▶ **Request**
Read the lines that follow and pick out every one containing the word "joints".

▶ **Input material**
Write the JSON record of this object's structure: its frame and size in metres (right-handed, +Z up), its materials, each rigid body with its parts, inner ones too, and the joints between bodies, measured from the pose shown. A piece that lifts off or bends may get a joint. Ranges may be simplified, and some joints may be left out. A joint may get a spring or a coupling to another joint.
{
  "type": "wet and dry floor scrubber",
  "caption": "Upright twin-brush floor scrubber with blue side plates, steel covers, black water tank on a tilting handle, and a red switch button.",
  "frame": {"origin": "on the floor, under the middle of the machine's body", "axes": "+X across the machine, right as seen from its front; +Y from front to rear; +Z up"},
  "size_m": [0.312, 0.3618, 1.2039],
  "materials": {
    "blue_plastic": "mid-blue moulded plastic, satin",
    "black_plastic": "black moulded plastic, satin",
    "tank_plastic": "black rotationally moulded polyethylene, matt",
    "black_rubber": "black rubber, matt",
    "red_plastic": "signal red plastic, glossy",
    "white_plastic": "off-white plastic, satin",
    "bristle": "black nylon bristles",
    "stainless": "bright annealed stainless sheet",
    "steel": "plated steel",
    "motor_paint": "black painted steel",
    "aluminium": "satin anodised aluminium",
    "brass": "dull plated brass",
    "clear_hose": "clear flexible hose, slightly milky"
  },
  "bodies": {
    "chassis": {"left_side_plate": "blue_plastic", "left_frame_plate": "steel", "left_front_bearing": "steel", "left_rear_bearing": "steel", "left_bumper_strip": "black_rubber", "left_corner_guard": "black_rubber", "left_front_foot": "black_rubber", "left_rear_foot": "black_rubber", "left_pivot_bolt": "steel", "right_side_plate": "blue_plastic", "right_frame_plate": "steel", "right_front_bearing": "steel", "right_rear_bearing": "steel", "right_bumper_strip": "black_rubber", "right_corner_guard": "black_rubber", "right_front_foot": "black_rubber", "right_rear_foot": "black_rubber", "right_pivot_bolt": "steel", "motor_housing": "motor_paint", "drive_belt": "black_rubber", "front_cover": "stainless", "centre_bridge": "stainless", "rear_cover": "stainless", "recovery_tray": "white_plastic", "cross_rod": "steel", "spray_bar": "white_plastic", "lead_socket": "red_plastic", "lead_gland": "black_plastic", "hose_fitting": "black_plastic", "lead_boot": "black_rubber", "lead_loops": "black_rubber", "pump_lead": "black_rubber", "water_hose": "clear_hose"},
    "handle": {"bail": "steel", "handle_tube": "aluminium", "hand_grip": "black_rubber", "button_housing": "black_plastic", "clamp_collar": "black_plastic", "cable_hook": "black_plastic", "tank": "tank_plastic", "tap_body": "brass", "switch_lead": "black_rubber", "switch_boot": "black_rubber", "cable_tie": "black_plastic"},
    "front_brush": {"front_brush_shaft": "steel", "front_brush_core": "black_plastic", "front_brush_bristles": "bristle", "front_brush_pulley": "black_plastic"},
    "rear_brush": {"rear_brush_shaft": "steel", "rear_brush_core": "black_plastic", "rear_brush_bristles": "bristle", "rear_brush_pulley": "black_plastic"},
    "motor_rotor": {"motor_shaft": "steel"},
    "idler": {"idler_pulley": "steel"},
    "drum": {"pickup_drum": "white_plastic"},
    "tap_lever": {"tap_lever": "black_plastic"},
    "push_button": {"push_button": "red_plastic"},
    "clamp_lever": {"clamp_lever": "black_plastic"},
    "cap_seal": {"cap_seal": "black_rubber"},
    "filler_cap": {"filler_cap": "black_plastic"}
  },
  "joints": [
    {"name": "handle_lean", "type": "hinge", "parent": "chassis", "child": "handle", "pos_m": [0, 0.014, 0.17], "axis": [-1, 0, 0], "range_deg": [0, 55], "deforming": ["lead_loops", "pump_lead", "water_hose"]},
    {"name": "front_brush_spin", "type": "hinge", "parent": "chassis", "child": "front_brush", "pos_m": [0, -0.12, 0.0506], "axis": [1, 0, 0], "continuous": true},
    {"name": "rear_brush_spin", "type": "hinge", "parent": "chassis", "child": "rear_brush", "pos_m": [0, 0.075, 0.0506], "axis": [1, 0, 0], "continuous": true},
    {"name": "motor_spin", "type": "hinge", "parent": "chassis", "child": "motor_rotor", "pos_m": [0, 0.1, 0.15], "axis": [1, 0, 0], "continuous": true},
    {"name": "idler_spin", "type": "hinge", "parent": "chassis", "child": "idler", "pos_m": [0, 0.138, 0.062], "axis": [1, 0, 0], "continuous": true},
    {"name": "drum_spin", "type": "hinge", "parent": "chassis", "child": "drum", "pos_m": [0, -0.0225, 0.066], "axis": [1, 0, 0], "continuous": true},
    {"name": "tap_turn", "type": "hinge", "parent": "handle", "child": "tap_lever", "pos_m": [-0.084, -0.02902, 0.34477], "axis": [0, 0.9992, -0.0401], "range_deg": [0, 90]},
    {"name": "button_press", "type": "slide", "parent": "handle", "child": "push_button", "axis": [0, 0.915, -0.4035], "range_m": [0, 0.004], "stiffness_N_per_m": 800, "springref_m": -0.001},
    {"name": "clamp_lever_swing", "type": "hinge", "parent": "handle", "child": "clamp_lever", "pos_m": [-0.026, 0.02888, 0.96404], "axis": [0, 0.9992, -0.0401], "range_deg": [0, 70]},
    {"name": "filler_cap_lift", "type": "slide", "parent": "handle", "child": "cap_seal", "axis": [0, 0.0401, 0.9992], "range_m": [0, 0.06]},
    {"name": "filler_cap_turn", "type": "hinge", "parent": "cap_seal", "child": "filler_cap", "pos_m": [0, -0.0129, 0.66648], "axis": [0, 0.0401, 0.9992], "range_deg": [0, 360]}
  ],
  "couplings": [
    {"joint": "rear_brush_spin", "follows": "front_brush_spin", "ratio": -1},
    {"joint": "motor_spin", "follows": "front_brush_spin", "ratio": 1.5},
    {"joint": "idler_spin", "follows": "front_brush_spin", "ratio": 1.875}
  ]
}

...

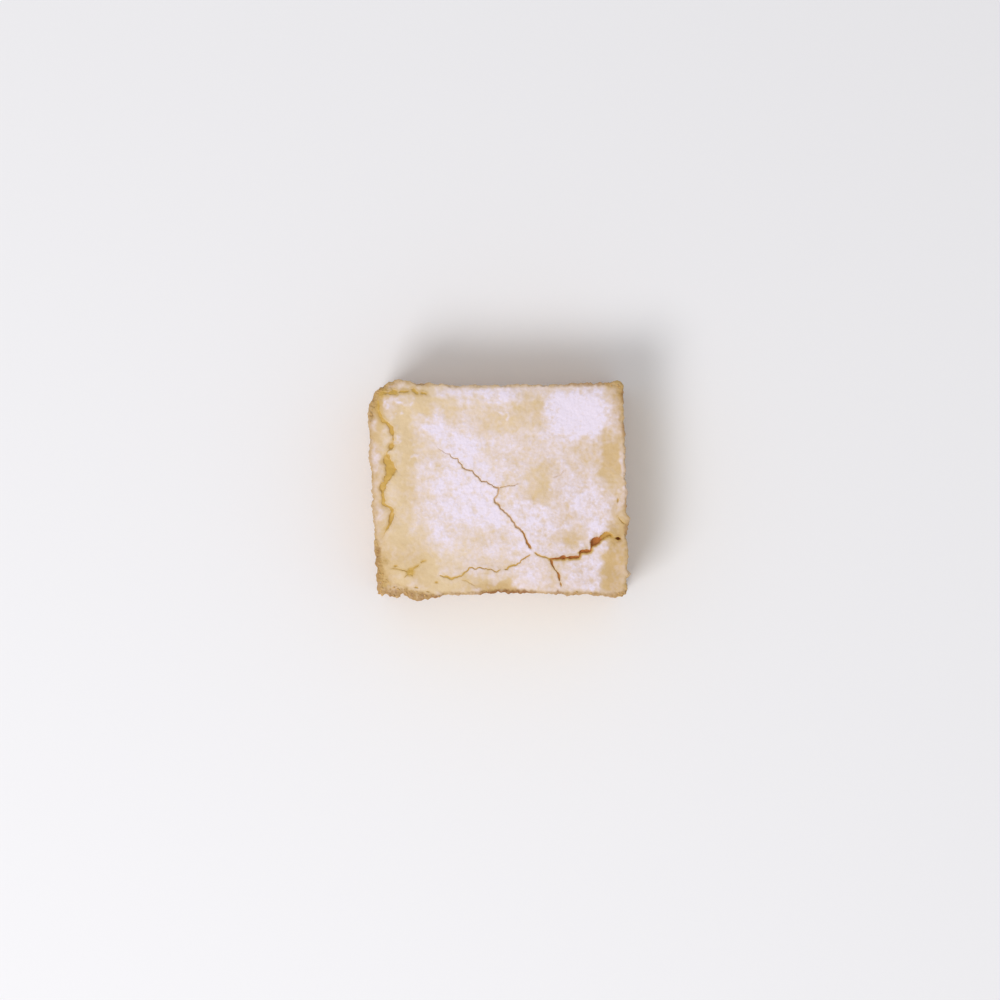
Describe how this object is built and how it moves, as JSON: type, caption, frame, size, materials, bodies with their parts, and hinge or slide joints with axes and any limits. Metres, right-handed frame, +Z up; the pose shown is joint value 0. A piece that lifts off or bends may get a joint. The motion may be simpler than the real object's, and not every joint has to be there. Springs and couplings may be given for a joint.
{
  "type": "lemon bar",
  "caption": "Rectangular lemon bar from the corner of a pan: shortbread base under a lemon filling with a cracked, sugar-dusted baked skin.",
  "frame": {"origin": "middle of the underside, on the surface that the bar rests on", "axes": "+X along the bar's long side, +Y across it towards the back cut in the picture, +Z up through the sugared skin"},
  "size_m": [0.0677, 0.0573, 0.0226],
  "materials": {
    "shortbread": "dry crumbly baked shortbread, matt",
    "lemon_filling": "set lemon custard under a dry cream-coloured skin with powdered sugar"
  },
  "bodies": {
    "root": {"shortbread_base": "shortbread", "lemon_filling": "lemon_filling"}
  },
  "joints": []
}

▶ **Exercise answer**
Write the JSON record of this object's structure: its frame and size in metres (right-handed, +Z up), its materials, each rigid body with its parts, inner ones too, and the joints between bodies, measured from the pose shown. A piece that lifts off or bends may get a joint. Ranges may be simplified, and some joints may be left out. A joint may get a spring or a coupling to another joint.
  "joints": [
Describe how this object is built and how it moves, as JSON: type, caption, frame, size, materials, bodies with their parts, and hinge or slide joints with axes and any limits. Metres, right-handed frame, +Z up; the pose shown is joint value 0. A piece that lifts off or bends may get a joint. The motion may be simpler than the real object's, and not every joint has to be there. Springs and couplings may be given for a joint.
  "joints": []